I've had some success by modifying _calculate_contents_hierarchy like so:

while item:
        # All items in the current directory have been processed
        if item.whitespace_count < whitespace_expectation_per_level[hierarchy]:
+           if item.whitespace_count == 0:
+               hierarchy = 0
+               aggregate_dir = Path('.')
+           else:
+               hierarchy = hierarchy - 1
+               parent = parents.pop()
+               aggregate_dir = Path(parent.reference_value).parent
-           hierarchy = hierarchy - 1
-           parent = parents.pop()
-           aggregate_dir = Path(parent.reference_value).parent

This passes the unit tests in tests/unit/test_index_contents_hierarchy.py, and parses the contents as expected when I test it on the repository's CI.
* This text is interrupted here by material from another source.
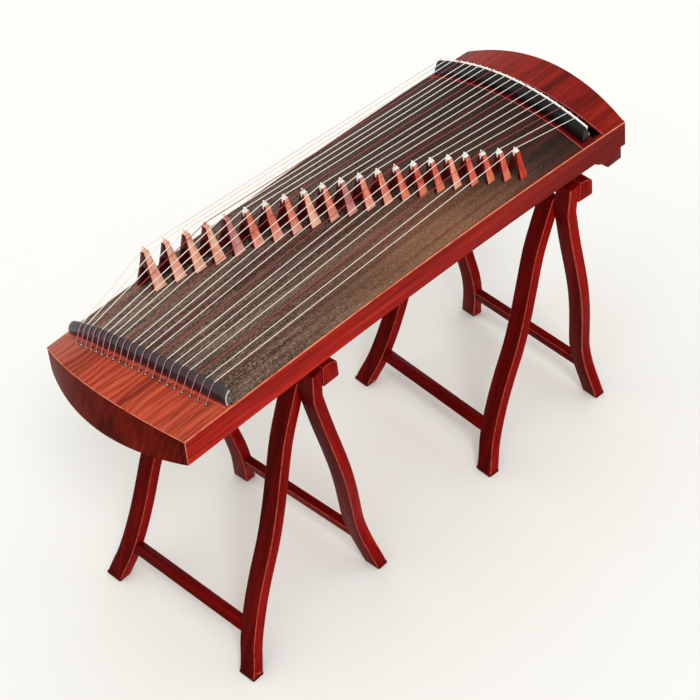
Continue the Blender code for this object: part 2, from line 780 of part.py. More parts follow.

I also added a new test case to simulate this scenario:

        pytest.param(
            (
                item_1 := factories.IndexParsedListItemFactory(
                    whitespace_count=0, reference_value=(value_1 := "dir1")
                ),
                item_2 := factories.IndexParsedListItemFactory(
                    whitespace_count=1, reference_value=(value_2 := f"{value_1}/dir2")
                ),
                item_3 := factories.IndexParsedListItemFactory(
                    whitespace_count=2, reference_value=(value_3 := f"{value_2}/file3.md")
                ),
                item_4 := factories.IndexParsedListItemFactory(
                    whitespace_count=0, reference_value=(value_4 := "dir4")
                ),
                item_5 := factories.IndexParsedListItemFactory(
                    whitespace_count=1, reference_value=(value_5 :=f"{value_4}/file5.md")
                ),    
            ),
            ("dir", "dir", "file", "dir", "file"),
            (
                factories.IndexContentsListItemFactory(
                    hierarchy=1,
                    reference_title=item_1.reference_title,
                    reference_value=value_1,
                    rank=item_1.rank,
                ),
                factories.IndexContentsListItemFactory(
                    hierarchy=2,
                    reference_title=item_2.reference_title,
                    reference_value=value_2,
                    rank=item_2.rank,
                ),
                factories.IndexContentsListItemFactory(
                    hierarchy=3,
                    reference_title=item_3.reference_title,
                    reference_value=value_3,
                    rank=item_3.rank,
                ),
                factories.IndexContentsListItemFactory(
                    hierarchy=1,
                    reference_title=item_4.reference_title,
                    reference_value=value_4,
                    rank=item_4.rank,
                ),
                factories.IndexContentsListItemFactory(
                    hierarchy=2,
                    reference_title=item_5.reference_title,
                    reference_value=value_5,
                    rank=item_5.rank,
                ),
            ),
            id="directory following a file nested twice",
        )

@jdkandersson I would love to hear your thoughts about this and get some more insights into how the hierarchy calculation is designed! I haven't raised a PR because I'm not sure if this is the best approach, and I feel like there are probably more considerations to take into account when modifying this logic.